Obama administration officials insisted that the French decision followed extensive consultations and would not upset overall alliance plans to gradually withdraw their combat troops by the end of 2014.
“This was a national decision of France,” State Department spokeswoman Victoria Nuland said. “It was done in a managed way. We will all work with it.”
Nuland said the French action “could have been a whole lot more precipitous.” Once France initially indicated it was considering withdrawal, “our request was that this be consulted, that this be managed.” France’s 2013 deadline, she said, “will allow us to do that, and we’re going to work within the decision of the French government.”
The announcement, however, threatened to throw a wrench into planning for the withdrawal of U.S. troops--a timeline that the administration is only beginning to address. With the departure by next September of the 33,000 surge troops President Obama authorized two years ago, U.S. troop strength will be down to 68,000. The Pentagon would like to see it remain there until just before the end of 2014, while domestic pressure is growing for a faster drawdown.
Sarkozy’s plan to ask NATO to move the deadline for ending all combat missions from 2014 to 2013 is also likely to upset overall plans for a smooth NATO path toward the exit in Afghanistan. The original 2014 decision, reached at NATO’s summit in Lisbon, was designed to keep European members from bolting at a time their governments were under strong domestic pressure to withdraw.
NATO’s next summit, to be held in Chicago in May, is supposed to continue that orderly process. By France’s unilateral decision, and Sarkozy’s proposal to change the entire NATO gameplan, may lead others to want to leave sooner rather than later.
“Frankly, we would rather that everyone stay in as long as they’ve committed to stay in,” said a senior administration official who spoke on condition of anonymity about the sensitive issue.

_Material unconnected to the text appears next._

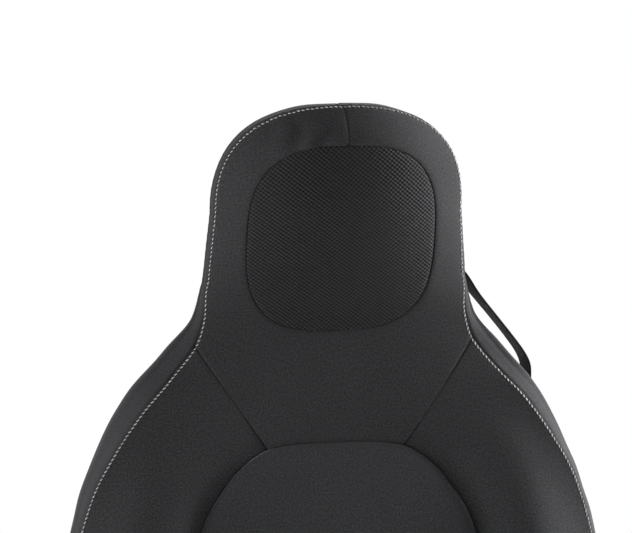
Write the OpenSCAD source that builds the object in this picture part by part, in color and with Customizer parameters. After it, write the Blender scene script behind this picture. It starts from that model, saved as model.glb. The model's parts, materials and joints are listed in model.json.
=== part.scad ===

Sarkozy told reporters in Paris that he planned to talk with Obama by telephone on Saturday to explain his reasoning. In addition, the call for NATO to adopt an accelerated pullout schedule will be put forth next week at a scheduled NATO defense ministers’ meeting, he said.
“We will ask NATO to reflect on the Afghan Army’s taking total charge of NATO combat missions during 2013,” he added.
Sarkozy was said by his aides to have been deeply affected last Friday when an Afghan soldier opened fire with his automatic rifle on a group of French soldiers finishing a jog around their base. Four were killed and about 15 wounded.
That incident came less than a month after two French Foreign Legionnaires were shot and killed by another Afghan soldier, one of a growing number of such shootings over the last two years in what has been described as a sign of tension between Afghan recruits and their foreign trainers.
Sarkozy threatened then to accelerate France’s withdrawal and suspended all French training and other operations. In Friday’s talks with Karzai, Sarkozy said, they agreed the training operations will resume Saturday after a week of down time.
Sarkozy is at the start of a difficult political campaign for re-election in a two-round vote April 22 and May 6. His main opponent, Francois Holland of the Socialist Party, reacted to the four deaths last Friday by saying that, if elected, he would bring home all French soldiers from Afghanistan by the end of this year.
Although the French role in Afghanistan has drawn little opposition in Parliament, even among Socialists and other opposition forces, public opinion has become increasingly hostile as French casualties rise. A survey published Thursday by the CSA polling firm said 84 percent of those queried want a total pullout this year.
Eighty-two French soldiers have been killed since France intervened alongside the United States in 2001, most since Sarkozy increased the number of troops and opened them to more combat operations after his election in 2007.
Sarkozy said Karzai also agreed with the early French withdrawal.
“It is important that you understand that this agreement was done with President Karzai and with our allies in an organized and reasonable manner,” he said. “The pursuit of the transition and a gradual transfer of combat responsibilities will allow us to plan for the return of all our combat forces by the end of the year 2013.”
France’s early withdrawal of combat troops is likely to have limited impact on the conduct of the war. Most of the 3,600 French soldiers in Afghanistan, although qualified as combat forces, have been engaged nearly exclusively in training operations since last summer, working mainly in the Kapisa area northeast of Kabul.
Nevertheless, the changed schedule means 1,000 soldiers will return home by the end of this year, French officials explained. The previous schedule called for 600 to return this year.
Despite the announcement, France’s training and aid role appeared likely to remain strong for years to come. France and Afghanistan have reached a strategic cooperation agreement that calls for several hundred French police and military trainers well beyond 2014.
The United States has yet to reach such an agreement, despite more than a year of negotiations. Among other things, the United States has refused to bow to Karzai’s demands that nighttime military raids be halted and that terrorist detention facilities be handed over to Afghan control.